Black Canary (New Wings)
(1991-1992 - four issues, DC Comics)
Script: Sarah E. Byam. Layouts: Trevor Von Eden. Art: Dick Giordano.
Black Canary was another one of those characters forever lurking around the fringes of the DCU. As far back as the 1940s she actually had her own feature (in the pages of Flash Comics. In the 1960s, she was paired with Green Arrow for one of comicdoms most tumultuous romances, and she appeared either in her own back up strips, or paired with Green Arrow (also in back up strips) off and on through the ensuing years. But she didn't get her own, solo magazine until this mini-series.
By this point, Black Canary had lost her sonic scream, so she's basically just your standard athletic/fighter type super hero. The story has Black Canary befriending an Asian-American talk radio host who's aroused the ire of local drug lords with his "take back the streets" mentality. Said drug lords are hooked up with white supremecists and have political ties to the state government, making for a dangerous opposition.
Ironically, the biggest weakness with this mini-series (sub-titled: New Wings) is the plot itself which, I'll admit, is occasionally a bit muddled, where it wasn't always clear who was working for whom. At the same time, that may simply be a problem with a first reading and, a second time through, knowing where it's all headed, it might hold together better. As well, the story seems like it's going to be edgier, and more political, than it ultimately is. Inner city decay, racism, political corruption. All that's there but, at the end of the day, it really just seems like any old "hero battles drug smugglers" story, where the climactic drug bust seems a let down given the bigger issues raised and then ignored.
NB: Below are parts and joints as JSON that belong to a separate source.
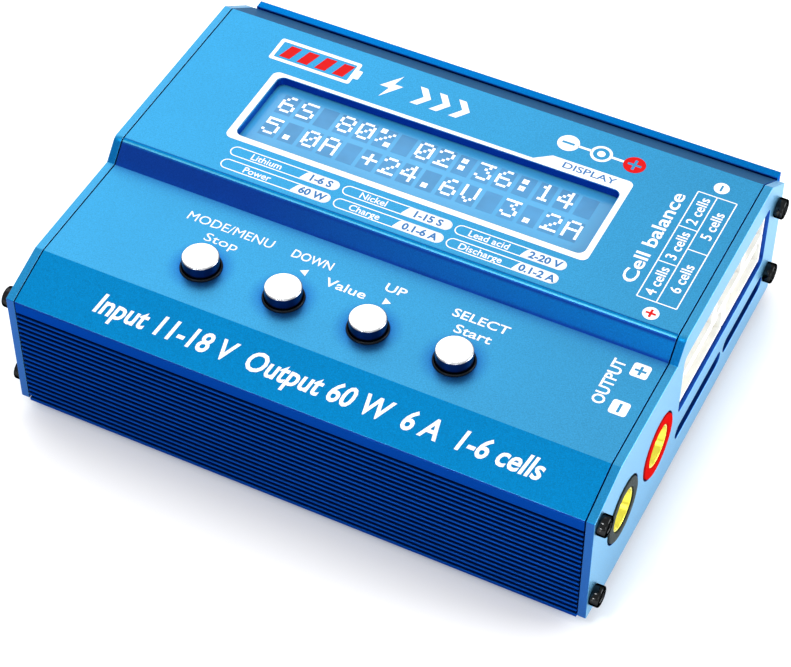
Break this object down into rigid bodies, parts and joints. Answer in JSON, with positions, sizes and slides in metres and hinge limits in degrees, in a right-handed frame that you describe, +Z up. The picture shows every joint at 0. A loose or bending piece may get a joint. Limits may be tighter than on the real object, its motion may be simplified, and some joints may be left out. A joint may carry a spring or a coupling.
{
  "type": "balance battery charger",
  "caption": "Desktop battery balance charger: stepped blue metal case on feet, with a window display, press buttons, balance and output sockets, power inlet and fan.",
  "frame": {"origin": "on the surface the charger stands on, under the middle of its bounding box", "axes": "+X to the right along the front, towards the output and balance sockets; +Y from the user to the rear; +Z up"},
  "size_m": [0.105, 0.082, 0.0322],
  "materials": {
    "anodised_blue": "fine bead-blasted satin, blue anodised",
    "screw_black": "black oxide, slightly oily sheen",
    "button_silver": "satin silver with a polished rounded edge",
    "black_plastic": "semi-gloss moulded",
    "red_plastic": "semi-gloss moulded",
    "ivory_plastic": "natural nylon, matt",
    "gold_contact": "bright gold plating",
    "foot_rubber": "matt",
    "circuit_board": "green solder mask",
    "display_glass": "glossy glass over a blue character display",
    "backlight_white": "diffuse white light guide",
    "copper_winding": "enamelled copper winding",
    "plain_steel": "tinned",
    "plain_aluminium": "bare can"
  },
  "bodies": {
    "case": {"top_cover": "anodised_blue", "base_tray": "anodised_blue", "left_end_plate": "anodised_blue", "right_end_plate": "anodised_blue", "left_screw_front_top": "screw_black", "left_screw_front_bottom": "screw_black", "left_screw_rear_top": "screw_black", "left_screw_rear_bottom": "screw_black", "right_screw_front_top": "screw_black", "right_screw_front_bottom": "screw_black", "right_screw_rear_top": "screw_black", "right_screw_rear_bottom": "screw_black", "foot_front_left": "foot_rubber", "foot_front_right": "foot_rubber", "foot_rear_left": "foot_rubber", "foot_rear_right": "foot_rubber", "display_glass": "display_glass", "display_backlight": "backlight_white", "display_board": "circuit_board", "board_link_header": "black_plastic", "stop_button_collar": "black_plastic", "stop_switch_body": "plain_steel", "decrease_button_collar": "black_plastic", "decrease_switch_body": "plain_steel", "increase_button_collar": "black_plastic", "increase_switch_body": "plain_steel", "start_button_collar": "black_plastic", "start_switch_body": "plain_steel", "main_board": "circuit_board", "balance_board": "circuit_board", "power_inductor": "copper_winding", "input_capacitor": "plain_aluminium", "output_capacitor": "plain_aluminium", "microcontroller": "black_plastic", "buzzer": "black_plastic", "charge_transistor": "black_plastic", "discharge_transistor": "black_plastic", "balance_socket_6s": "ivory_plastic", "balance_socket_5s": "ivory_plastic", "balance_socket_4s": "ivory_plastic", "balance_socket_3s": "ivory_plastic", "balance_socket_2s": "ivory_plastic", "output_insulator_negative": "black_plastic", "output_insulator_positive": "red_plastic", "output_contact_negative": "gold_contact", "output_contact_positive": "gold_contact", "power_jack": "black_plastic", "power_jack_pin": "plain_steel", "usb_port": "plain_steel", "temperature_port": "ivory_plastic", "fan_frame": "black_plastic"},
    "stop_button": {"stop_button_cap": "button_silver", "stop_switch_plunger": "black_plastic"},
    "decrease_button": {"decrease_button_cap": "button_silver", "decrease_switch_plunger": "black_plastic"},
    "increase_button": {"increase_button_cap": "button_silver", "increase_switch_plunger": "black_plastic"},
    "start_button": {"start_button_cap": "button_silver", "start_switch_plunger": "black_plastic"},
    "fan_rotor": {"fan_rotor": "black_plastic"}
  },
  "joints": [
    {"name": "stop_button_press", "type": "slide", "parent": "case", "child": "stop_button", "axis": [0, 0, -1], "range_m": [0, 0.0003], "stiffness_N_per_m": 3000},
    {"name": "decrease_button_press", "type": "slide", "parent": "case", "child": "decrease_button", "axis": [0, 0, -1], "range_m": [0, 0.0003], "stiffness_N_per_m": 3000},
    {"name": "increase_button_press", "type": "slide", "parent": "case", "child": "increase_button", "axis": [0, 0, -1], "range_m": [0, 0.0003], "stiffness_N_per_m": 3000},
    {"name": "start_button_press", "type": "slide", "parent": "case", "child": "start_button", "axis": [0, 0, -1], "range_m": [0, 0.0003], "stiffness_N_per_m": 3000},
    {"name": "fan_spin", "type": "hinge", "parent": "case", "child": "fan_rotor", "pos_m": [-0.0462, 0.0146, 0.0167], "axis": [1, 0, 0], "continuous": true}
  ]
}
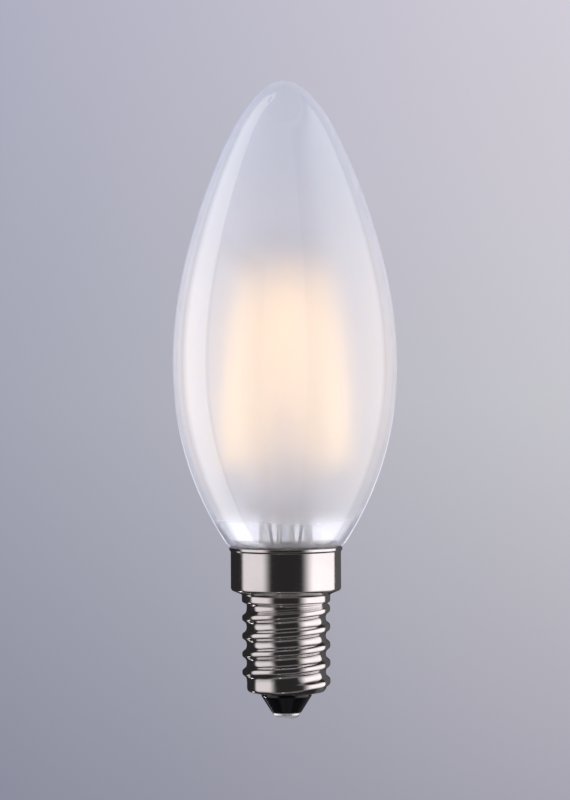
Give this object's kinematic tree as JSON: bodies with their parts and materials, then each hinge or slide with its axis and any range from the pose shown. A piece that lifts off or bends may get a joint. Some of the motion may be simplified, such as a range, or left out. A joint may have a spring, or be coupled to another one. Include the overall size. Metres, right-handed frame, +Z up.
{
  "type": "led candle bulb",
  "caption": "Lit frosted glass candle bulb with glowing filaments, clear neck and a bright nickel screw cap with black insulator.",
  "frame": {"origin": "lowest point of the centre contact's solder, on the lamp's axis", "axes": "+Z up along the lamp's axis from the cap to the glass tip; +X to the right and -Y to the front as pictured"},
  "size_m": [0.035, 0.035, 0.0995],
  "materials": {
    "frosted_glass": "clear glass, gloss outside, satin frosting inside down to the clear neck",
    "clear_glass": "clear, gloss",
    "bright_wire": "bright drawn wire and tab",
    "strip_ceramic": "matt white",
    "phosphor": "warm yellow silicone coat, lit",
    "cap_nickel": "bright nickel plate on pressed brass",
    "black_glass": "black glass, gloss",
    "contact_brass": "dull",
    "solder": "dull silver solder",
    "cement": "matt tan cement",
    "board": "green laminate",
    "chip_plastic": "black moulding",
    "capacitor_sleeve": "dark shrunk sleeve",
    "resistor_body": "green lacquer"
  },
  "bodies": {
    "root": {"glass_envelope": "frosted_glass", "stem_flare": "clear_glass", "exhaust_tube": "clear_glass", "lead_wire_left": "bright_wire", "lead_wire_right": "bright_wire", "lower_bridge_left": "bright_wire", "lower_bridge_right": "bright_wire", "top_bridge": "bright_wire", "filament_1_strip": "strip_ceramic", "filament_1_phosphor": "phosphor", "filament_1_lower_tab": "bright_wire", "filament_1_upper_tab": "bright_wire", "filament_2_strip": "strip_ceramic", "filament_2_phosphor": "phosphor", "filament_2_lower_tab": "bright_wire", "filament_2_upper_tab": "bright_wire", "filament_3_strip": "strip_ceramic", "filament_3_phosphor": "phosphor", "filament_3_lower_tab": "bright_wire", "filament_3_upper_tab": "bright_wire", "filament_4_strip": "strip_ceramic", "filament_4_phosphor": "phosphor", "filament_4_lower_tab": "bright_wire", "filament_4_upper_tab": "bright_wire", "cap_shell": "cap_nickel", "cap_insulator": "black_glass", "contact_eyelet": "contact_brass", "centre_solder": "solder", "cap_cement": "cement", "driver_board": "board", "rectifier_bridge": "chip_plastic", "driver_chip": "chip_plastic", "smoothing_capacitor": "capacitor_sleeve", "fusible_resistor": "resistor_body", "chip_resistor_left": "chip_plastic", "chip_resistor_right": "chip_plastic", "live_wire": "bright_wire", "neutral_wire": "bright_wire"}
  },
  "joints": []
}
But if the plotting is a bit uneven, writer Sarah Byam's ear for dialogue and her feel for characters is decidedly more sure. The scenes generally read well. What's more, she does something all too rare in comics: she manages to create a believable relationship, with clever badinage, developing between Black Canary and the radio host, Gan Nguyen. Early on, Green Arrow makes a cameo -- portrayed in a particularly infantile and obnoxious mode -- presumably to provide a wedge between him and Black Canary, to set things up for the almost romance that develops between Canary and Gan. I say almost, because Byam obviously wasn't given free rein to break up the long standing relationship between BC and GA (though they later did break up). But it's a mark of her handling of the new relationship that the reader can easily want a romance to develop, forgetting there's GA waiting at home. There's also a reasonable sophistication to the talky scenes...a sense this is trying to be an adult story (without straying obviously into "mature readers" territory).
The art by Trevor Von Eden and Dick Giordano is, as you'd expect from Von Eden, dynamic and eclectic. Though Von Eden could get a bit rough with his pencil work at times, so Giordano maybe smooths it out a bit (in fact, Giordano is credited as the "artist" with Von Eden merely providing "layouts" -- though it still looks an awful like Von EEden's stuff). The fact that Von Eden drew an earlier Green Arrow mini-series adds a touch of uniformity to the proceedings. I do quibble a bit with the colours, which can be a bit bright and harsh. As well -- caught in that middle period between old, monotone coloured comics, and the computer assisted multi-hued comics of today -- colourists like Julie Lacquement often experimented with off beat and eclectic colour choices. But the result can be kind of willy nilly -- like a scene where some ostensibly white bigots...are given dark skins!
In an accompanying editorial, editor Mike Gold is quick to herald this as almost revolutionary -- a female lead in a medium where comics with female leads are rare! And sure enough, although this led to a monthly Black Canary series...it only lasted a year. Gold is quick to present himself as a champion of female heroes, and laying the blame for the lack of success of heroines (by inference) at the feet of sexist readers. But what he fails to acknowledge is that many female-hero comics haven't been that good -- and, indeed, even most male characters created in recent years have limited shelf lives (consider: most of the titles on the stand today...are the same ones that have been on the stands for decades!) But it's also ironic that Gold brags about getting rid of Black Canary's "lame" sonic scream...when surely things like that are what hurt characters (male and female). Without her scream (a fairely unusual ability in comicdom) there's very little about the character to distinguish her from every other also ran hero on the stands. Perhaps most ironically, in the letters pages writer after writer comments on how good it is too see Black Canary done right, after (what they felt) was the rather shabby, dismissive treatment she was receiving in Green Arrow's then on-going series -- a series which Gold edited.
After a first reading, there's not too much that makes this a "must" read. But with some intelligent handling of characters and dialogue, a brisk pace, and dynamic art, it's certainly a good read.